Why Does Taiwan's Ma Ying-jeou Not Want to End China's Civil War?
Tuesday November 15, by Jerome F. Keating Ph.D.
A frequent joke that comes up in the United States is when those who are from the Southern States are at a party with those who are Northerners and the Southerners claim that the Civil War never ended. It happens when discussions turn regional and political; thus someone will inevitably say, "Save your Confederate dollars my friends, the South will rise again." The joke is accepted by all since it provides a humorous way to avoid the potential tension and hostility that can arise when politics as well as religion are discussed. In Taiwan, however, any such past Civil War jokes linked to China's and not Taiwan's past are not a way of relieving potential tension, but the result of its current president and some others living in a bygone age and not being able to let go of it. Why? This is what Taiwanese need examine as the 2012 elections approach.

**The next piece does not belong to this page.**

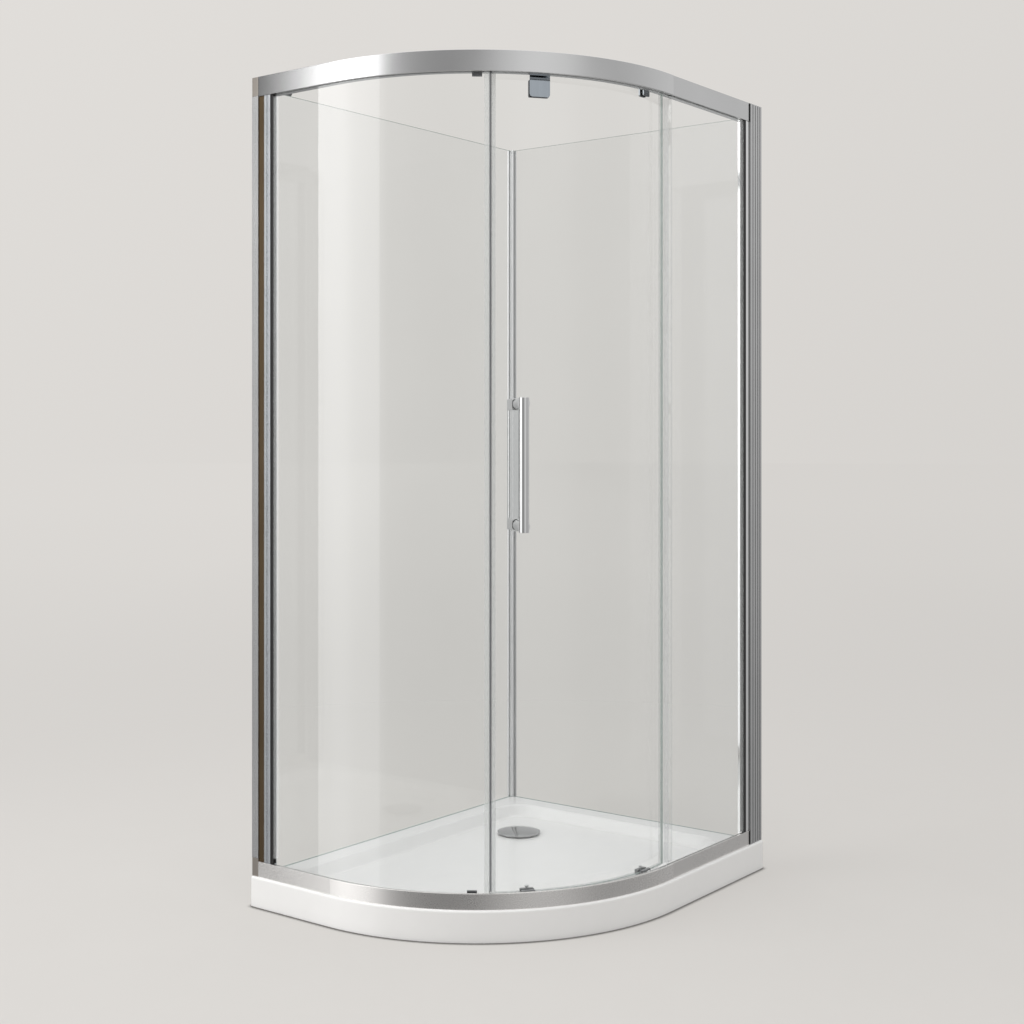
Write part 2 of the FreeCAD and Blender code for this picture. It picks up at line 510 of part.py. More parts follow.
for a, s in HB:
    z = HZ[a]
    head = bore(a, z, 5.5 if a == LEAD_A else 4.6, 57.5, 60.2, s)
    b = join(bore(a, z, 2.95, 43.6, 57.5, s), head)
    b = b.cut(bore(a, z, 2.2, 58.6, 62.0, s))
    bolts.append(b)
N["hanger_bolts"] = group(bolts)


def axle(a, z, r, wheel_o, half_w, clip_r, o_in, collar_r):
    """stub axle from the hanger or guide out through its wheel, with a retaining head"""
    wi, wo = wheel_o + half_w, wheel_o - half_w
    return join(
        bore(a, z, r - 0.05, wo - 0.6, o_in),
        bore(a, z, clip_r, wo - 1.3, wo - 0.3),
        bore(a, z, collar_r, wi + 0.3, 42.0 if o_in > 41 else o_in - 1.0))


axles = [axle(a, Z_WHEEL, 3.0, WHEEL_O, 3.0, 4.2, 45.0, 5.0) for a in (LEAD_A, TRAIL_A)]


def wheel(a, z, r, o, half_w, bore_r, hub_r):
    """a grooved roller with a recessed web"""
    p = [(bore_r, -half_w), (hub_r, -half_w), (hub_r + 0.4, -half_w + 0.8), (r - 2.2, -half_w + 0.8), (r - 1.8, -half_w), (r - 0.8, -half_w), (r, -half_w + 0.8)]
    pts = [V(x, y) for x, y in p] + [V(x, -y) for x, y in reversed(p)]
    pts.append(pts[0])
    f = Part.Face(Part.makePolygon(pts))
    w = f.revolve(V(0, 0), V(0, 1, 0), 360)        # axis along Y
    w.rotate(V(0, 0), UP, -90)                     # axis along X
    return place(w, a, o, z)


N["lead_top_wheel"] = wheel(LEAD_A, Z_WHEEL, WHEEL_R, WHEEL_O, 3.0, 3.0, 6.0)
N["trail_top_wheel"] = wheel(TRAIL_A, Z_WHEEL, WHEEL_R, WHEEL_O, 3.0, 3.0, 6.0)

# bottom guides
blocks = []
GB = Z_GTRACK + 3.3          # underside of the guide blocks
BT = GB + 12.2               # and their top
for a in (GLEAD_A, GTRAIL_A):
    b = Part.makeBox(24.0, 31.0, BT - GB, V(-12.0, -15.5, GB))
    b = fillet(b, 2.0, lambda e: upright(e) or (level(BT)(e)))
    b = place(b, a, 50.5)                          # spans offsets 38.5 to 62.5
    b = b.cut(sector(DOOR_O - 0.1, DOOR_O + GLASS + 0.1, DZ0 - 0.2, 200, a - 5, a + 5))
    b = b.cut(cyl(3.0, at(57.5, a, BT - 10.0), UP, 20))
    b = b.cut(bore(a, Z_GUIDE, 2.0, 37, 43))
    blocks.append(b)
    axles.append(join(bore(a, Z_GUIDE, 1.95, GUIDE_O - 2.5 - 0.6, 43.0), bore(a, Z_GUIDE, 2.8, GUIDE_O - 2.5 - 1.2, GUIDE_O - 2.5 - 0.3), bore(a, Z_GUIDE, 3.2, GUIDE_O + 2.8, 38.5)))
N["guide_blocks"] = group(blocks)
N["wheel_axles"] = group(axles)
N["lead_guide_wheel"] = wheel(GLEAD_A, Z_GUIDE, GUIDE_R, GUIDE_O, 2.5, 2.0, 4.0)
N["trail_guide_wheel"] = wheel(GTRAIL_A, Z_GUIDE, GUIDE_R, GUIDE_O, 2.5, 2.0, 4.0)
for nm, a in (("lead", GLEAD_A), ("trail", GTRAIL_A)):
    cap_ = fillet(cyl(4.4, at(57.5, a, BT + 3.4), UP, 2.2), 0.8, level(BT + 5.6))
    N[nm + "_release_button"] = join(cyl(2.93, at(57.5, a, BT - 3.4), UP, 6.8), cap_)
    # small spring: four wire rings, joined in turn by short posts
    wires = [Part.makeTorus(2.1, 0.35, V(0, 0, 5.6 * k / 3), UP) for k in range(4)]
    for k in range(3):
        t = math.radians(120 * k + 20)
        wires.append(cyl(0.28, V(2.1 * math.cos(t), 2.1 * math.sin(t), 5.6 * k / 3), UP, 5.6 / 3))
    sp = join(*wires)
    sp.translate(at(57.5, a, BT - 9.5))
    N[nm + "_guide_spring"] = sp

# ---------------------------------------------------------------- handle
zh0, zh1 = HANDLE_Z - HANDLE_SPAN / 2, HANDLE_Z + HANDLE_SPAN / 2
OB = DOOR_O - HANDLE_REACH                 # offset of the outer bar's axis
IB = DOOR_O + GLASS + HANDLE_REACH         # offset of the inner bar's middle
obar = cyl(11.0, at(OB, HANDLE_A, HANDLE_Z - 145.0), UP, 290.0)
obar = fillet(obar, 0.5, lambda e: level(HANDLE_Z - 145.0)(e) or level(HANDLE_Z + 145.0)(e))
for z in (zh0, zh1):
    obar = obar.cut(bore(HANDLE_A, z, 4.0, OB + 3.0, OB + 12.0))
N["outer_handle_bar"] = obar
so = []
for z in (zh0, zh1):
    s = bore(HANDLE_A, z, 13.5, OB, DOOR_O - 1.5)
    s = fillet(s, 0.8, lambda e: e.Length > 80 and abs(math.hypot(e.CenterOfMass.x - CX, e.CenterOfMass.y - CY) - (TRAY_R - DOOR_O + 1.5)) < 0.1)
    s = s.cut(cyl(11.05, at(OB, HANDLE_A, z - 30), UP, 60))
    # keep only the part between the bar and the glass
    s = max(s.Solids, key=lambda q: (TRAY_R - math.hypot(q.CenterOfMass.x - CX, q.CenterOfMass.y - CY)))
    s = s.cut(bore(HANDLE_A, z, 4.0, OB, DOOR_O))
    so.append(s)
N["handle_standoffs"] = group(so)
for z in (zh0, zh1):
    for o1, o2 in ((DOOR_O - 1.45, DOOR_O - 0.05), (DOOR_O + GLASS + 0.25, DOOR_O + GLASS + 1.45)):
        pads.append(bore(HANDLE_A, z, 12.2, o1, o2).cut(bore(HANDLE_A, z, 5.0, 40, 60)))
N["glass_pads"] = group(pads)
ib = []
for z in (zh0, zh1):
    s = Part.makeBox(IB + 6.5 - (DOOR_O + GLASS + 1.5), 26.0, 26.0, V(0, -13.0, z - 13.0))
    s = fillet(s, 2.5, lambda e: e.BoundBox.XLength > 30)
    s = place(s, HANDLE_A, IB + 6.5)
    s = s.cut(bore(HANDLE_A, z, 4.0, DOOR_O, IB - 8.0))
    ib.append(s)
N["inner_handle_blocks"] = group(ib)
ibar = Part.makeBox(12.0, 27.0, zh1 - zh0 - 26.0, V(-6.0, -13.5, zh0 + 13.0))
ibar = fillet(ibar, 5.0, upright)
N["inner_handle_bar"] = place(ibar, HANDLE_A, IB)
N["handle_bolts"] = group([bore(HANDLE_A, z, 3.95, OB + 3.4, IB - 8.4) for z in (zh0, zh1)])

# ---------------------------------------------------------------- export
if __name__ == "__main__":
    total = 0.0
    for name, shape in N.items():
        if not shape.isValid():
            print("INVALID", name)
        sol = shape.Solids
        total += shape.Volume
        print("%-26s solids %2d  vol %12.1f  box %s" % (name, len(sol), shape.Volume, [round(v, 1) for v in (
            shape.BoundBox.XMin, shape.BoundBox.XMax, shape.BoundBox.YMin, shape.BoundBox.YMax, shape.BoundBox.ZMin, shape.BoundBox.ZMax)]))
        out = sol[0] if len(sol) == 1 else Part.makeCompound(sol)
        out.exportStep("parts/" + name + ".step")
    print("nodes", len(N))
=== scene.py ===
import bpy
import bmesh
import math
from mathutils import Vector, Matrix


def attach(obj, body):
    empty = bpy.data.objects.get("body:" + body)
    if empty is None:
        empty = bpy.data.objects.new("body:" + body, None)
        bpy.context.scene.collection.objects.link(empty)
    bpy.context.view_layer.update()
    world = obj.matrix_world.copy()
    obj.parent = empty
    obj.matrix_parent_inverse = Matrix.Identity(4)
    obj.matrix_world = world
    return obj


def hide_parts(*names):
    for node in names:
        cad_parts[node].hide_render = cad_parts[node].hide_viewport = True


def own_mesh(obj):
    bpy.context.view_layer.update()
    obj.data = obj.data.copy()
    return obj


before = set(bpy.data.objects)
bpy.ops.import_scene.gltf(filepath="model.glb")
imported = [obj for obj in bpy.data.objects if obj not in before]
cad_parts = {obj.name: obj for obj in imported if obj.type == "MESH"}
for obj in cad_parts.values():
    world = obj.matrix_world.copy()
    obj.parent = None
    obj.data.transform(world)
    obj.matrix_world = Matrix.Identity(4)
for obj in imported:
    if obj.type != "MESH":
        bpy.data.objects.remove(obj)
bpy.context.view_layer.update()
scene = bpy.context.scene
for junk in [o for o in bpy.data.objects if o.type in ("CAMERA", "LIGHT")]:
    bpy.data.objects.remove(junk)

# ------------------------------------------------------------------ camera
CAM_POS = Vector((2.2130, -2.9373, 1.0868))
CAM_YAW = math.radians(37.213)
cam_data = bpy.data.cameras.new("camera")
cam_data.sensor_width = 36.0
cam_data.sensor_fit = "HORIZONTAL"
cam_data.lens = 1519.39 * 36.0 / 1024.0
cam_data.shift_x = 0.0
cam_data.shift_y = (437.0 - 512.0) / 1024.0
cam_data.clip_start = 0.05
cam_data.clip_end = 200.0
cam = bpy.data.objects.new("camera", cam_data)
cam.location = CAM_POS
cam.rotation_euler = (math.radians(90.0), 0.0, CAM_YAW)
scene.collection.objects.link(cam)
scene.camera = cam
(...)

For starters, begin with how Taiwan's Chinese Nationalist Party (KMT) continues to try to push its 100 year party celebration on Taiwan. This effort calls for a serious and analytical examination of the past. Is it not true for example that China's Civil War began in the very first year of the republic's abortive inception when the 1911 republicans could not get past Yuan Shi-kai's army and had to compromise with him? This led Yuan to strive to fulfill his own emperor tendencies. True, he forced the Qing Emperor to step down, but then he started a never-ending struggle between a variety of power hungry warlords and warlords in sheep's clothing to try to grab all the marbles. Democracy never came to China. Taiwan, of course as part of the Japanese Empire was a spectator through all of this. But as for the so-called Republic of China (ROC) in this on-again, off-again struggle such a republic was in reality never realized. In 1949, any such dream did finally end with the Chinese Communist party (CCP) defeating the KMT and proclaiming the birth of the People's Republic of China (PRC).
The Chinese Nationalist Party (KMT), as one of the many contenders in this past struggle over the aborted Republic of China lost because under its rule, it had created the Republic of Corruption (ROC). Thus Mao, a power hungry autocrat of the CCP per suasion, was able to convince the people to drive the KMT off the continent. Fortunately for the KMT, but not for the Taiwanese, the KMT was able to run to the still undetermined post WWII Taiwan which it then occupied. With martial law and a one-party state the KMT then set up what some call the Republic of Carpetbaggers (still ROC) in exile.
Lee Teng-hui tried to end all this back in 1991 when he terminated the "Period of National Mobilization for Suppression of the Communist Rebellion" and forced the KMT legislators, National Assembly etc., all elected way back in 1947, to retire. With redefined boundaries, Taiwan finally started on its way to a democratic country. It fully achieved this in 1996 when all the citizens elected their president for the first time. Lee subsequently proposed all future dealings with PRC China be done under state-to-state auspices and that idea was continued by the next president Chen Shui-bian. Why then, Taiwanese must ask, has the current president Ma Ying-jeou, returned the party to party days of the Civil War when the KMT and the CCP claimed competing interpretations of what was and who ruled a so-called "one China"?
Numerous other questions arise that Taiwanese must examine. Why does Ma continue to promote the fabricated "1992 consensus"; with the CCP and the KMT each having their own interpretation of "one China"? Why should Taiwanese celebrate a stillborn ROC which in reality is only 100 years of the KMT's checkered and corrupt past? What does the CCP hope to gain by seeming to accept this fabricated consensus? The CCP won the Civil War and after many struggles got Chiang Kai-shek and the KMT kicked out of the United Nations. Why does it tolerate this second bogus interpretation? Does it also want to disenfranchise the Taiwanese who finally won the right to democratically elect their leaders in 1996?
Other items come up as Taiwanese examine the current situation. Was not the Economic Cooperation Framework Agreement (ECFA) forced on it by Ma? ECFA never had the proper Legislative Yuan examination and approval. What about the issues of transitional justice and the dinosaur judges of its KMT martial law days? Ma tries to claim that corruption lay with Taiwan's past president, but the Bribe Payers Index (BPI) states that Taiwan made no progress in stopping bribery or corruption under four years of Ma. The KMT flag, and the KMT Constitution are things that need to be changed, but they can wait their turn. First the people must rid themselves of those who live in a bygone era and still hanker for the KMT's surreal dream of what constitutes "one China." Taiwanese need to elect a Taiwan-centered president who envisions a Taiwan that is really part of the Twenty-first Century.